■ **Short problem**: Among the entries below, find the lines with "More" and copy them.

■ **Material for this exercise**:
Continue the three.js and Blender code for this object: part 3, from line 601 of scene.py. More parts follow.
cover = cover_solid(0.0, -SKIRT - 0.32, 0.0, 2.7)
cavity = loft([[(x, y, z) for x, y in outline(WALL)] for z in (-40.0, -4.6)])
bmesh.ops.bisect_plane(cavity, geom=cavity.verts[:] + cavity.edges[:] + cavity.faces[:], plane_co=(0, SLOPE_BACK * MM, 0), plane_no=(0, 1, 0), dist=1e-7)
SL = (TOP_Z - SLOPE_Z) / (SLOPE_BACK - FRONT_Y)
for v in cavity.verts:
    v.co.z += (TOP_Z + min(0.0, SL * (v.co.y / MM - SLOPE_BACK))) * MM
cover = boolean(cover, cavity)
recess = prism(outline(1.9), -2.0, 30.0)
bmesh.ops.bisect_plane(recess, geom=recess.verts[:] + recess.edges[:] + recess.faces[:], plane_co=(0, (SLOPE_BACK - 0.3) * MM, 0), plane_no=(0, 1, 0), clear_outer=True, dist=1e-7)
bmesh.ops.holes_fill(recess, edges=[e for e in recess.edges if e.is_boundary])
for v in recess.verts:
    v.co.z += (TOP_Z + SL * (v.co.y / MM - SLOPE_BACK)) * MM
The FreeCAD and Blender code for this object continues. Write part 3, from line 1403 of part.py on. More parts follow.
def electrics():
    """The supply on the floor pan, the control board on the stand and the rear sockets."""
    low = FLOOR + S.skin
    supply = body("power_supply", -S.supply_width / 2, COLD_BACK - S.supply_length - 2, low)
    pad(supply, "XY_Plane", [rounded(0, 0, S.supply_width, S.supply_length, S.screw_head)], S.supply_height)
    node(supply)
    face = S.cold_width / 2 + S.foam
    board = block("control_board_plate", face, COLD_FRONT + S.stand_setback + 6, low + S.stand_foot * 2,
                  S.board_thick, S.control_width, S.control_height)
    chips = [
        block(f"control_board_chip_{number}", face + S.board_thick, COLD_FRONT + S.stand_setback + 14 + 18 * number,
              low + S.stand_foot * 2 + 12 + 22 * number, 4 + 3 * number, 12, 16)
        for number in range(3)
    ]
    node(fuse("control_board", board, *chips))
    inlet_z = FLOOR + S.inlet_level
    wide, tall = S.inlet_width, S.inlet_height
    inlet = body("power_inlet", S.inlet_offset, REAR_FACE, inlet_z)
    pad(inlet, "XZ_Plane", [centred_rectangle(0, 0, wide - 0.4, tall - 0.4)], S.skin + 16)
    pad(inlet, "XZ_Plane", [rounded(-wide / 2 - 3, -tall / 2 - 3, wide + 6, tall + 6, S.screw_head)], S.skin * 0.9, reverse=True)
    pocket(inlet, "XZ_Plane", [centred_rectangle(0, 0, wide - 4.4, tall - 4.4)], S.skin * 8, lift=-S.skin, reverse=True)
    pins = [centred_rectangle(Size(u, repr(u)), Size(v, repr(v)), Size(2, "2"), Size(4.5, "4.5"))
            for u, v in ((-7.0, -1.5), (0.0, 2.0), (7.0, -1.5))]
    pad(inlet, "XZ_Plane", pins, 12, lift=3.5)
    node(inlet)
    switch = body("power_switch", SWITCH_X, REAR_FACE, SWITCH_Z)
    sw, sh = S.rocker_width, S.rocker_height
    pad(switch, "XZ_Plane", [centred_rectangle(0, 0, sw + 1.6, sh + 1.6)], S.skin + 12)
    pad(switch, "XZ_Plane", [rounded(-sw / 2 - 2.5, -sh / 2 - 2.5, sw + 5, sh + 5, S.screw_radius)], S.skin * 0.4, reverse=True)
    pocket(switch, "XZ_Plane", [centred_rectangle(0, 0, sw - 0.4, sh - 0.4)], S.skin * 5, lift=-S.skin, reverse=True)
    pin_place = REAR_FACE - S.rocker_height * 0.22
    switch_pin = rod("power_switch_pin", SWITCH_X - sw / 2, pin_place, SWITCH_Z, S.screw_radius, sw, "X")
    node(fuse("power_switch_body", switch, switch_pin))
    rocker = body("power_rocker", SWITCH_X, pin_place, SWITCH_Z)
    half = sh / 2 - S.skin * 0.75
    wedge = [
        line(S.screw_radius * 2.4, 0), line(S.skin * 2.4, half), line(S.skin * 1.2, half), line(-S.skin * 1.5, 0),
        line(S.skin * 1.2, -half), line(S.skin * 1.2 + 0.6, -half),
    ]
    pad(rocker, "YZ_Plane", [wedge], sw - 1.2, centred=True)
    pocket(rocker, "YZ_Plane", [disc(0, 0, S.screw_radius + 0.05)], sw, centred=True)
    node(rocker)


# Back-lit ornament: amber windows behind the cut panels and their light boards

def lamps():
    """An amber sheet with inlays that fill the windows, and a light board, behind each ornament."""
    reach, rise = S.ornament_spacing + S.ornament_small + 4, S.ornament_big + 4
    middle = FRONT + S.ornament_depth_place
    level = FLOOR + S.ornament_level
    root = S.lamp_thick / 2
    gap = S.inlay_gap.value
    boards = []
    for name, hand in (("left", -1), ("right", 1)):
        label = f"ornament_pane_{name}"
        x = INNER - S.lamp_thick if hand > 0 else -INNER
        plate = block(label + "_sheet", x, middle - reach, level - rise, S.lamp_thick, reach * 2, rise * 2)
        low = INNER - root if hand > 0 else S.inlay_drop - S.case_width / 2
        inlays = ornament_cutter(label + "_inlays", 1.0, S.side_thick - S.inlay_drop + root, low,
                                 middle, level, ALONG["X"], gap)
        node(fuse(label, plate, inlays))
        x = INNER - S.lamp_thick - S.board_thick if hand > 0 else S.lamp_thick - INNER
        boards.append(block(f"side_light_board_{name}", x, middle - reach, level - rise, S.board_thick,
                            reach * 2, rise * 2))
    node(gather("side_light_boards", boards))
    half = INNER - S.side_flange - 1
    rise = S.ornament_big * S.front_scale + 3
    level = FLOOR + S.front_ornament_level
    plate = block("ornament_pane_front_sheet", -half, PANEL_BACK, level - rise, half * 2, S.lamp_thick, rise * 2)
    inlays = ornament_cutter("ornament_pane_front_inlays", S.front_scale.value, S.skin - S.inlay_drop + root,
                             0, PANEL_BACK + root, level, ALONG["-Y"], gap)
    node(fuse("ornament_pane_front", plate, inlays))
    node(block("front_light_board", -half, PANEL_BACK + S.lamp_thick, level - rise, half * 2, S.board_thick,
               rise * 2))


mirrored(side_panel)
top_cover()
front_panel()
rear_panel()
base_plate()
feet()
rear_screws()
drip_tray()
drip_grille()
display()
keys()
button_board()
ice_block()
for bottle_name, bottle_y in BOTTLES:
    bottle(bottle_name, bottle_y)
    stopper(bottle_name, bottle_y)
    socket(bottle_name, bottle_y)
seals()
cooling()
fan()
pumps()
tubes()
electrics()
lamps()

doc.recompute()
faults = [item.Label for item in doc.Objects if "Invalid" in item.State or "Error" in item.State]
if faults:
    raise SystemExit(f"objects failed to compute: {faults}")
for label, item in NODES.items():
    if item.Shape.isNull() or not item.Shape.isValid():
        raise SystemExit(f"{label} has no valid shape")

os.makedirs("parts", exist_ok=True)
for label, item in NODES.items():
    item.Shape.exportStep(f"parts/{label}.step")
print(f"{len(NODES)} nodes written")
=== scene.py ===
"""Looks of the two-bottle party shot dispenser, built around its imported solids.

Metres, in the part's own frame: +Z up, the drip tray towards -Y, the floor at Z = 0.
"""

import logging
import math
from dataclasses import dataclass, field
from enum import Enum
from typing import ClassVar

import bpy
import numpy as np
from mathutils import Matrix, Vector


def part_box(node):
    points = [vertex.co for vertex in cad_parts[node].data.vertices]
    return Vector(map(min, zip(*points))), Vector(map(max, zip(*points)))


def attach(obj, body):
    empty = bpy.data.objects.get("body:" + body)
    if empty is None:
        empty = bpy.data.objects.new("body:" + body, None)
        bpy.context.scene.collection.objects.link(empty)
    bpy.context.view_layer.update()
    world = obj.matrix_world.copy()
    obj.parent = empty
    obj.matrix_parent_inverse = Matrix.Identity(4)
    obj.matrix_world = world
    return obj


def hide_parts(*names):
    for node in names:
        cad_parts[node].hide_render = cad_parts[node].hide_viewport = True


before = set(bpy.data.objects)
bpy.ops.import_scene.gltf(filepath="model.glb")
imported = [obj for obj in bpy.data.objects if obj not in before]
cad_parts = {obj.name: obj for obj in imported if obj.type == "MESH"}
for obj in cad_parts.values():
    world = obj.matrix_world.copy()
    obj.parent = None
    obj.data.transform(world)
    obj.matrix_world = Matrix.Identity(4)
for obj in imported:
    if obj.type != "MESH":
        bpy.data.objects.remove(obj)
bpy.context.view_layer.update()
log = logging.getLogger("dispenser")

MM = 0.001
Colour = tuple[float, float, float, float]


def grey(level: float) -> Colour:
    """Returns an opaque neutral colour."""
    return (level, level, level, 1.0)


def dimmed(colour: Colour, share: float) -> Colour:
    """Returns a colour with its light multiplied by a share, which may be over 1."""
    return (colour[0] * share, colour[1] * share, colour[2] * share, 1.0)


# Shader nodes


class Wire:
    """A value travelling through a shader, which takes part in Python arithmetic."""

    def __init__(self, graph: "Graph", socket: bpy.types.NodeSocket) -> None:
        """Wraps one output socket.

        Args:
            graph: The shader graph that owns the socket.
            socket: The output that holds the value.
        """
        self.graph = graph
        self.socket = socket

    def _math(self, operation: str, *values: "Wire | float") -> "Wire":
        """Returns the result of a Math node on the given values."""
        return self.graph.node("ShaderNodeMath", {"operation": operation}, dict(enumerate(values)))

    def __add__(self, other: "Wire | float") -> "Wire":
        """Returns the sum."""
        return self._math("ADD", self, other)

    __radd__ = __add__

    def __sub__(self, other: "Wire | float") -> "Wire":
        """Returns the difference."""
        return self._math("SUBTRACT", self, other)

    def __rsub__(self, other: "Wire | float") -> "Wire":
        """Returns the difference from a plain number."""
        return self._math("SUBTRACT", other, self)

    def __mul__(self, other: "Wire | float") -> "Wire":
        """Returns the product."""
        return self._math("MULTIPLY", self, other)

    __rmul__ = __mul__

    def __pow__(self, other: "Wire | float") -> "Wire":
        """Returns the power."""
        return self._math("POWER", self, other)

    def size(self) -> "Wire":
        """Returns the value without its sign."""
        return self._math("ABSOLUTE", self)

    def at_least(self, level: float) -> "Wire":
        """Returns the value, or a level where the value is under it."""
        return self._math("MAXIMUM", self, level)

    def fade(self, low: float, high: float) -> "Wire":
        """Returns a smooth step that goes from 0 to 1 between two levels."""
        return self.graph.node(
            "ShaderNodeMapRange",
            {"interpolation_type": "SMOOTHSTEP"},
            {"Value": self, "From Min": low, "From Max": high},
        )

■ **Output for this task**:
Continue the three.js and Blender code for this object: part 3, from line 601 of scene.py. More parts follow.
The FreeCAD and Blender code for this object continues. Write part 3, from line 1403 of part.py on. More parts follow.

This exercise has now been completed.